[AIM OF THE TASK]: Extract all of the data and reproduce it precisely.

[GIVEN MATERIAL]:
------------------------

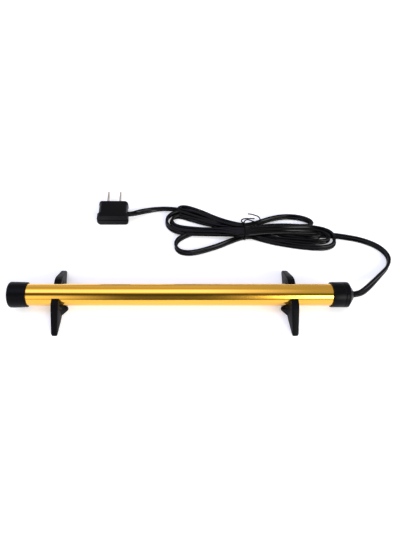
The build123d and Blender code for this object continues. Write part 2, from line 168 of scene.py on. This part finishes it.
CORD_WIDTH, CORD_THICKNESS = 6.0, 3.0
cord_route = [
    # from the nose down to the table and round to the hank
    (154.25, 0.0, 13.7, 180), (160.5, 1.0, 13.5, 180), (166.0, 4.4, 11.4, 170), (174.6, 12.0, 8.0, 150),
    (183.4, 20.4, 5.4, 130), (192.0, 28.8, 3.8, 110), (200.0, 36.4, 3.0, 100), (204.8, 44.4, 3.0, 90),
    (205.4, 52.2, 3.0, 85), (201.4, 59.8, 3.0, 80), (196.0, 64.9, 3.0, 75), (189.2, 68.9, 2.9, 70),
    (181.6, 72.1, 2.9, 65), (173.8, 74.2, 2.8, 60), (164.4, 76.2, 2.7, 50), (155.0, 77.8, 2.5, 40),
    # first pass, into the outer middle loop
    (140.0, 78.6, 2.0, 20), (115.0, 80.0, 1.5, 0), (90.0, 82.4, 1.5, 0), (66.7, 83.5, 1.5, 0),
    (52.0, 86.0, 1.6, 5), (38.0, 91.0, 1.9, 15), (26.5, 97.4, 2.3, 35), (13.5, 104.2, 2.5, 40),
    (4.5, 108.6, 2.7, 55), (-4.8, 108.6, 3.0, 85), (-12.8, 101.4, 3.0, 90), (-12.8, 91.6, 3.0, 95),
    (-6.4, 84.2, 3.0, 115), (5.0, 80.4, 3.6, 140), (20.0, 78.9, 4.4, 155), (36.0, 78.6, 4.4, 165),
    (52.0, 78.2, 4.3, 180),
    # second pass, into the outermost right loop
    (66.7, 76.9, 4.3, 180), (76.0, 75.6, 3.0, 165), (86.0, 72.2, 2.4, 145), (98.0, 68.4, 2.4, 145),
    (111.0, 65.5, 2.4, 145), (124.0, 63.2, 2.4, 140), (135.5, 61.6, 2.7, 130), (146.5, 61.4, 3.0, 125),
    (154.8, 65.0, 3.0, 120), (157.4, 71.6, 3.2, 110), (155.6, 78.6, 4.2, 80), (147.4, 83.2, 5.2, 45),
    (134.0, 85.2, 6.0, 30), (118.0, 84.4, 6.4, 20), (100.0, 83.8, 6.7, 10), (83.0, 83.2, 6.9, 0),
    # third pass, into the lowest left loop
    (66.7, 81.2, 7.1, 0), (52.0, 83.6, 5.2, 0), (40.0, 85.4, 2.8, 5), (28.0, 85.2, 1.8, 10),
    (16.0, 82.6, 2.0, 20), (5.0, 77.2, 2.5, 35), (-2.8, 70.6, 2.9, 60), (-4.2, 62.8, 3.0, 90),
    (-0.2, 56.8, 2.9, 115), (8.0, 54.9, 2.6, 135), (18.5, 56.8, 2.4, 145), (29.0, 60.4, 2.4, 150),
    (40.0, 64.8, 2.2, 155), (51.5, 70.8, 1.9, 165),
    # fourth pass, into the inner right loop
    (66.7, 77.5, 1.5, 180), (84.0, 76.6, 1.7, 175), (103.0, 72.8, 2.2, 155), (123.0, 70.4, 2.5, 140),
    (140.0, 68.9, 2.7, 125), (149.8, 70.0, 3.0, 105), (152.8, 74.4, 3.4, 90), (148.8, 78.4, 4.2, 60),
    (138.0, 80.6, 5.0, 40), (122.0, 80.8, 5.6, 25), (104.0, 80.2, 6.2, 10), (84.0, 78.8, 6.7, 0),
    # fifth pass, into the inner middle loop
    (66.7, 75.9, 7.1, 0), (54.0, 78.8, 6.6, 0), (40.0, 82.2, 5.6, 10), (24.0, 83.2, 4.6, 20),
    (8.0, 85.6, 3.6, 45), (-3.4, 88.6, 3.1, 50), (-8.4, 94.8, 3.0, 60), (-6.4, 101.6, 3.0, 75),
    (1.4, 103.8, 3.0, 105), (12.0, 99.8, 2.9, 130), (24.0, 95.6, 2.6, 145), (38.0, 91.6, 2.2, 160),
    (52.0, 89.9, 1.8, 175),
    # sixth pass, into the short right loop
    (66.7, 89.5, 1.5, 180), (84.0, 86.8, 1.5, 180), (103.0, 84.2, 1.8, 170), (120.0, 82.4, 2.5, 140),
    (130.0, 82.8, 3.0, 100), (140.0, 82.4, 3.1, 90), (144.6, 78.0, 3.2, 85), (139.6, 73.8, 3.5, 70),
    (120.0, 75.6, 3.9, 45), (102.0, 79.2, 4.1, 20), (84.0, 83.0, 4.3, 0),
    # seventh pass, into the narrow top left loop
    (66.7, 88.3, 4.3, 0), (54.0, 89.0, 4.3, 5), (40.0, 91.6, 4.5, 20), (26.0, 96.6, 4.6, 35),
    (12.0, 102.4, 4.5, 50), (3.6, 106.2, 4.3, 75), (-1.2, 110.2, 4.3, 95), (1.4, 114.0, 4.6, 110),
    (7.6, 113.4, 5.2, 125), (15.0, 110.0, 5.8, 135), (25.0, 104.8, 6.2, 145), (38.0, 96.6, 6.6, 160),
    (52.0, 90.6, 6.9, 175),
    # eighth pass, into the top right loop
    (66.7, 86.6, 7.1, 180), (77.0, 90.4, 5.6, 170), (86.0, 95.4, 3.4, 160), (97.0, 100.6, 2.4, 150),
    (110.0, 103.4, 2.4, 145), (123.0, 102.8, 2.4, 140), (133.6, 99.0, 2.9, 120), (138.6, 93.2, 3.6, 95),
    (135.4, 87.6, 4.8, 60), (124.0, 86.6, 5.6, 35), (108.0, 88.0, 5.6, 15), (86.0, 87.6, 5.2, 0),
    # ninth pass, and away to the plug
    (66.7, 82.6, 4.3, 0), (54.0, 86.8, 3.2, 5), (42.0, 92.6, 2.2, 15), (30.0, 99.4, 2.4, 35),
    (18.0, 106.0, 2.7, 50), (8.0, 110.6, 3.0, 75), (-3.0, 113.2, 3.0, 95), (-14.0, 114.2, 3.0, 95),
    (-24.0, 113.4, 3.0, 85), (-33.0, 111.2, 3.3, 60), (-40.0, 108.2, 4.6, 35), (-45.8, 105.0, 6.0, 15),
    (-49.8, 103.0, 6.9, 0), (-53.7, 102.8, 7.0, 0)]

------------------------

[SOLUTION]:
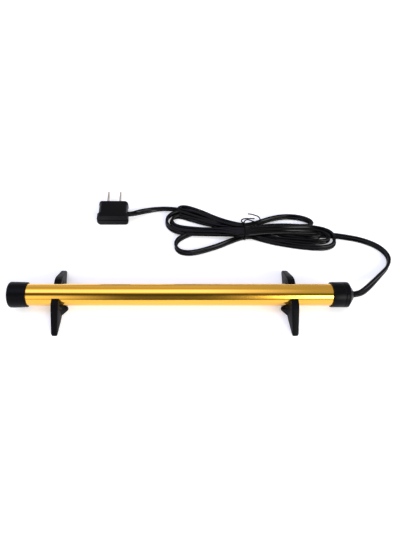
The build123d and Blender code for this object continues. Write part 2, from line 168 of scene.py on. This part finishes it.
CORD_WIDTH, CORD_THICKNESS = 6.0, 3.0
cord_route = [
    # from the nose down to the table and round to the hank
    (154.25, 0.0, 13.7, 180), (160.5, 1.0, 13.5, 180), (166.0, 4.4, 11.4, 170), (174.6, 12.0, 8.0, 150),
    (183.4, 20.4, 5.4, 130), (192.0, 28.8, 3.8, 110), (200.0, 36.4, 3.0, 100), (204.8, 44.4, 3.0, 90),
    (205.4, 52.2, 3.0, 85), (201.4, 59.8, 3.0, 80), (196.0, 64.9, 3.0, 75), (189.2, 68.9, 2.9, 70),
    (181.6, 72.1, 2.9, 65), (173.8, 74.2, 2.8, 60), (164.4, 76.2, 2.7, 50), (155.0, 77.8, 2.5, 40),
    # first pass, into the outer middle loop
    (140.0, 78.6, 2.0, 20), (115.0, 80.0, 1.5, 0), (90.0, 82.4, 1.5, 0), (66.7, 83.5, 1.5, 0),
    (52.0, 86.0, 1.6, 5), (38.0, 91.0, 1.9, 15), (26.5, 97.4, 2.3, 35), (13.5, 104.2, 2.5, 40),
    (4.5, 108.6, 2.7, 55), (-4.8, 108.6, 3.0, 85), (-12.8, 101.4, 3.0, 90), (-12.8, 91.6, 3.0, 95),
    (-6.4, 84.2, 3.0, 115), (5.0, 80.4, 3.6, 140), (20.0, 78.9, 4.4, 155), (36.0, 78.6, 4.4, 165),
    (52.0, 78.2, 4.3, 180),
    # second pass, into the outermost right loop
    (66.7, 76.9, 4.3, 180), (76.0, 75.6, 3.0, 165), (86.0, 72.2, 2.4, 145), (98.0, 68.4, 2.4, 145),
    (111.0, 65.5, 2.4, 145), (124.0, 63.2, 2.4, 140), (135.5, 61.6, 2.7, 130), (146.5, 61.4, 3.0, 125),
    (154.8, 65.0, 3.0, 120), (157.4, 71.6, 3.2, 110), (155.6, 78.6, 4.2, 80), (147.4, 83.2, 5.2, 45),
    (134.0, 85.2, 6.0, 30), (118.0, 84.4, 6.4, 20), (100.0, 83.8, 6.7, 10), (83.0, 83.2, 6.9, 0),
    # third pass, into the lowest left loop
    (66.7, 81.2, 7.1, 0), (52.0, 83.6, 5.2, 0), (40.0, 85.4, 2.8, 5), (28.0, 85.2, 1.8, 10),
    (16.0, 82.6, 2.0, 20), (5.0, 77.2, 2.5, 35), (-2.8, 70.6, 2.9, 60), (-4.2, 62.8, 3.0, 90),
    (-0.2, 56.8, 2.9, 115), (8.0, 54.9, 2.6, 135), (18.5, 56.8, 2.4, 145), (29.0, 60.4, 2.4, 150),
    (40.0, 64.8, 2.2, 155), (51.5, 70.8, 1.9, 165),
    # fourth pass, into the inner right loop
    (66.7, 77.5, 1.5, 180), (84.0, 76.6, 1.7, 175), (103.0, 72.8, 2.2, 155), (123.0, 70.4, 2.5, 140),
    (140.0, 68.9, 2.7, 125), (149.8, 70.0, 3.0, 105), (152.8, 74.4, 3.4, 90), (148.8, 78.4, 4.2, 60),
    (138.0, 80.6, 5.0, 40), (122.0, 80.8, 5.6, 25), (104.0, 80.2, 6.2, 10), (84.0, 78.8, 6.7, 0),
    # fifth pass, into the inner middle loop
    (66.7, 75.9, 7.1, 0), (54.0, 78.8, 6.6, 0), (40.0, 82.2, 5.6, 10), (24.0, 83.2, 4.6, 20),
    (8.0, 85.6, 3.6, 45), (-3.4, 88.6, 3.1, 50), (-8.4, 94.8, 3.0, 60), (-6.4, 101.6, 3.0, 75),
    (1.4, 103.8, 3.0, 105), (12.0, 99.8, 2.9, 130), (24.0, 95.6, 2.6, 145), (38.0, 91.6, 2.2, 160),
    (52.0, 89.9, 1.8, 175),
    # sixth pass, into the short right loop
    (66.7, 89.5, 1.5, 180), (84.0, 86.8, 1.5, 180), (103.0, 84.2, 1.8, 170), (120.0, 82.4, 2.5, 140),
    (130.0, 82.8, 3.0, 100), (140.0, 82.4, 3.1, 90), (144.6, 78.0, 3.2, 85), (139.6, 73.8, 3.5, 70),
    (120.0, 75.6, 3.9, 45), (102.0, 79.2, 4.1, 20), (84.0, 83.0, 4.3, 0),
    # seventh pass, into the narrow top left loop
    (66.7, 88.3, 4.3, 0), (54.0, 89.0, 4.3, 5), (40.0, 91.6, 4.5, 20), (26.0, 96.6, 4.6, 35),
    (12.0, 102.4, 4.5, 50), (3.6, 106.2, 4.3, 75), (-1.2, 110.2, 4.3, 95), (1.4, 114.0, 4.6, 110),
    (7.6, 113.4, 5.2, 125), (15.0, 110.0, 5.8, 135), (25.0, 104.8, 6.2, 145), (38.0, 96.6, 6.6, 160),
    (52.0, 90.6, 6.9, 175),
    # eighth pass, into the top right loop
    (66.7, 86.6, 7.1, 180), (77.0, 90.4, 5.6, 170), (86.0, 95.4, 3.4, 160), (97.0, 100.6, 2.4, 150),
    (110.0, 103.4, 2.4, 145), (123.0, 102.8, 2.4, 140), (133.6, 99.0, 2.9, 120), (138.6, 93.2, 3.6, 95),
    (135.4, 87.6, 4.8, 60), (124.0, 86.6, 5.6, 35), (108.0, 88.0, 5.6, 15), (86.0, 87.6, 5.2, 0),
    # ninth pass, and away to the plug
    (66.7, 82.6, 4.3, 0), (54.0, 86.8, 3.2, 5), (42.0, 92.6, 2.2, 15), (30.0, 99.4, 2.4, 35),
    (18.0, 106.0, 2.7, 50), (8.0, 110.6, 3.0, 75), (-3.0, 113.2, 3.0, 95), (-14.0, 114.2, 3.0, 95),
    (-24.0, 113.4, 3.0, 85), (-33.0, 111.2, 3.3, 60), (-40.0, 108.2, 4.6, 35), (-45.8, 105.0, 6.0, 15),
    (-49.8, 103.0, 6.9, 0), (-53.7, 102.8, 7.0, 0)]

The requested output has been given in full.